Why is tHiveCreateTable not a Big Data batch job component?
I find this component in Standard job design.
What can I do to see it in my Palette for a big data batch job?
We have tHiveRow and tHiveCreateTable components in Standard Job, do you want to get supporting hive partition and bucketing in Big Data Batch Spark job?
So far, starting from V 6.4.1, we have already supported writing partitioned tables.
@xdshithanks for your reply. I cannot create a hive table in a Big Data Batch job in Talend Big Data Platform 7.X.
Yes, I would like to create a partitioned table, but right now, I cannot create ANY table in Big Data.
I am concerned with Big Data only.
Since Hive is a Big Data framework, my question is, why is it available in standard jobs, but not Big Data jobs.
Can somebody tell me what I can do to make this available in Big Data?
The bucketing feature is not yet supported by Spark 2.1 itself.

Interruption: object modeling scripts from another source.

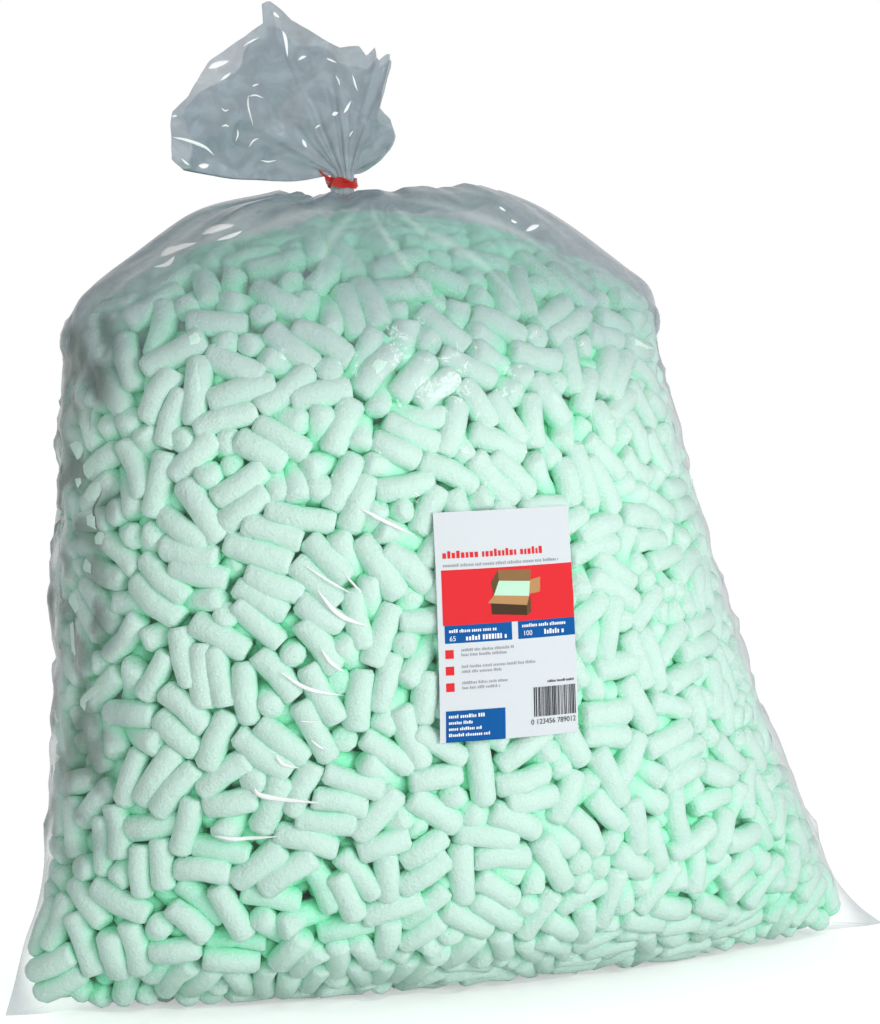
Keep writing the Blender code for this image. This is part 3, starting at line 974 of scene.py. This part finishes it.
class BAG_OT_add_peanuts(bpy.types.Operator):
    """Fill the bag with foam peanuts that press against the film"""

    bl_idname = "bag.add_peanuts"
    bl_label = "Add Peanuts"

    def execute(self, context):
        settings = context.scene.bag_peanuts
        room = Room()
        middles, axes, lengths = pack_peanuts(room, settings)
        depth = room.sample(middles)[0]
        outer = depth < OUTER_DEPTH
        foam = foam_material("green_foam", settings, 0.0)
        # The pores' end faces are painted darker, as shade in the hole.
        pore = foam_material("foam_pore", settings, 0.3)
        fine, coarse = model_peanut(10, (0.0,)), model_peanut(7, ())
        groups = (
            ("outer_peanuts_front", outer & (middles[:, 1] < 0), fine),
            ("outer_peanuts_back", outer & (middles[:, 1] >= 0), fine),
            ("inner_peanuts", ~outer & (depth < SHOWN_DEPTH), coarse),
        )
        for number, (name, chosen, model) in enumerate(groups):
            rods = (middles[chosen], axes[chosen], lengths[chosen])
            points, tones = peanut_copies(model, *rods, settings.diameter / 2, settings.seed + number)
            piece = copies_mesh(model, name, points)
            store(piece.data, "depth", room.sample(points.reshape(-1, 3))[0])
            store(piece.data, "tone", np.repeat(tones, points.shape[1]))
            piece.data.materials.append(foam)
            piece.data.materials.append(pore)
            dress(piece, name, "green_foam", "peanut_fill")
        for model in (fine, coarse):
            bpy.data.objects.remove(model)
        reach = np.linspace(-0.44, 0.44, HEAP_POINTS)[None] * lengths[:, None]
        beads = (middles[:, None] + axes[:, None] * reach[..., None])[outer]
        HEAP["beads"] = beads.reshape(-1, 3)
        return {"FINISHED"}


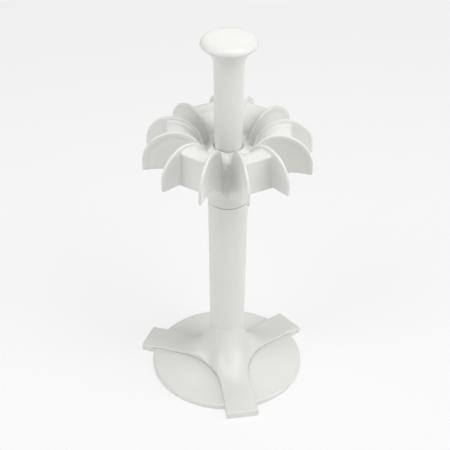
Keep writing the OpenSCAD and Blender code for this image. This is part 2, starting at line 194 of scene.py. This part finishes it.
def soften(obj, voxel, passes, keep=1.0):
    """Round every edge by about the voxel's size, then keep this share of the triangles."""
    grid = obj.modifiers.new("grid", "REMESH")
    grid.mode, grid.voxel_size = "VOXEL", voxel
    if passes:
        round_off = obj.modifiers.new("round", "SMOOTH")
        round_off.factor, round_off.iterations = 0.5, passes
    if keep < 1:
        thin = obj.modifiers.new("thin", "DECIMATE")
        thin.ratio = keep
    bake_modifiers(obj)
    obj.data.shade_smooth()
    return obj


def fill_corners(obj, radius, voxel, passes, where):
    """Grow inner corners outwards until they are about this round, at the points that where picks.

    On an even mesh the mean of a point's neighbours stands off it by step² / (4 × radius) in a
    hollow. Points that stand off more are lifted, and no point is ever pulled inwards.
    """
    mesh = obj.data
    count = len(mesh.vertices)
    co = np.empty(count * 3)
    mesh.vertices.foreach_get("co", co)
    co = co.reshape(-1, 3)
    pairs = np.empty(len(mesh.edges) * 2, dtype=np.int64)
    mesh.edges.foreach_get("vertices", pairs)
    a, b = pairs.reshape(-1, 2).T
    degree = np.bincount(a, minlength=count) + np.bincount(b, minlength=count)
    free = where(co)
    limit = voxel ** 2 / (4 * radius)
    normals = np.empty(count * 3)
    for _ in range(passes):
        mesh.vertices.foreach_set("co", co.ravel())
        mesh.update()
        mesh.vertex_normals.foreach_get("vector", normals)
        out = normals.reshape(-1, 3)
        mean = np.stack([np.bincount(a, co[b, k], count) + np.bincount(b, co[a, k], count)
                         for k in range(3)], axis=1) / degree[:, None]
        hollow = ((mean - co) * out).sum(axis=1)
        lift = np.where(free & (hollow > limit), 0.5 * hollow, 0)
        co += lift[:, None] * out
    mesh.vertices.foreach_set("co", co.ravel())
    mesh.update()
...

The Apache Spark jira (https://issues.apache.org/jira/browse/SPARK-19256) is in progress with some pull requests opened but not yet targeted for 2.2.
On the Talend side, we won't be able to work this until it's integrated into the Spark core.
If you use Parquet components (format I strongly advise to use behind Hive), you can already partition with Spark and easily combined with Hive DI createTable (declaring it as an external table_).
@xdshicould you please tell me how to use tHiveCreateTable, I can think about advanced features later?
I am looking for a tHiveCreateTable in Talend Big Data Platform, Big Data Batch job.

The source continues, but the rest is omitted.